• _TO BE DONE_: The complete listing should be restated exactly.

• _MATERIAL PROVIDED_:
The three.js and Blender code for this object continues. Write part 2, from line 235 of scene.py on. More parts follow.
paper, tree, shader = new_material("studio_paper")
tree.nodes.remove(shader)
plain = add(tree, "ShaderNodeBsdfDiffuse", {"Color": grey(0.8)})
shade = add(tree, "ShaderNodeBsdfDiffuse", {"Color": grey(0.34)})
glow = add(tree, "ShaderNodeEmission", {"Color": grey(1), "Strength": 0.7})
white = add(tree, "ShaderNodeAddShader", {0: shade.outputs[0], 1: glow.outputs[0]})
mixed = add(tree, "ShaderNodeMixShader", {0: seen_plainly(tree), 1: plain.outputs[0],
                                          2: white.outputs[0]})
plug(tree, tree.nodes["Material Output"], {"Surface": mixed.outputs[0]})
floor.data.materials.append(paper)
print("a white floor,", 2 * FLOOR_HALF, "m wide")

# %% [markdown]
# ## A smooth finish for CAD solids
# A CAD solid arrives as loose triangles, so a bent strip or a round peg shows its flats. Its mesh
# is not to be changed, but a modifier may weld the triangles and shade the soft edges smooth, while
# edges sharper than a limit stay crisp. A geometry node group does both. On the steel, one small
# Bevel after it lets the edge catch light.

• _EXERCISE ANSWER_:
The three.js and Blender code for this object continues. Write part 2, from line 235 of scene.py on. More parts follow.
paper, tree, shader = new_material("studio_paper")
tree.nodes.remove(shader)
plain = add(tree, "ShaderNodeBsdfDiffuse", {"Color": grey(0.8)})
shade = add(tree, "ShaderNodeBsdfDiffuse", {"Color": grey(0.34)})
glow = add(tree, "ShaderNodeEmission", {"Color": grey(1), "Strength": 0.7})
white = add(tree, "ShaderNodeAddShader", {0: shade.outputs[0], 1: glow.outputs[0]})
mixed = add(tree, "ShaderNodeMixShader", {0: seen_plainly(tree), 1: plain.outputs[0],
                                          2: white.outputs[0]})
plug(tree, tree.nodes["Material Output"], {"Surface": mixed.outputs[0]})
floor.data.materials.append(paper)
print("a white floor,", 2 * FLOOR_HALF, "m wide")

# %% [markdown]
# ## A smooth finish for CAD solids
# A CAD solid arrives as loose triangles, so a bent strip or a round peg shows its flats. Its mesh
# is not to be changed, but a modifier may weld the triangles and shade the soft edges smooth, while
# edges sharper than a limit stay crisp. A geometry node group does both. On the steel, one small
# Bevel after it lets the edge catch light.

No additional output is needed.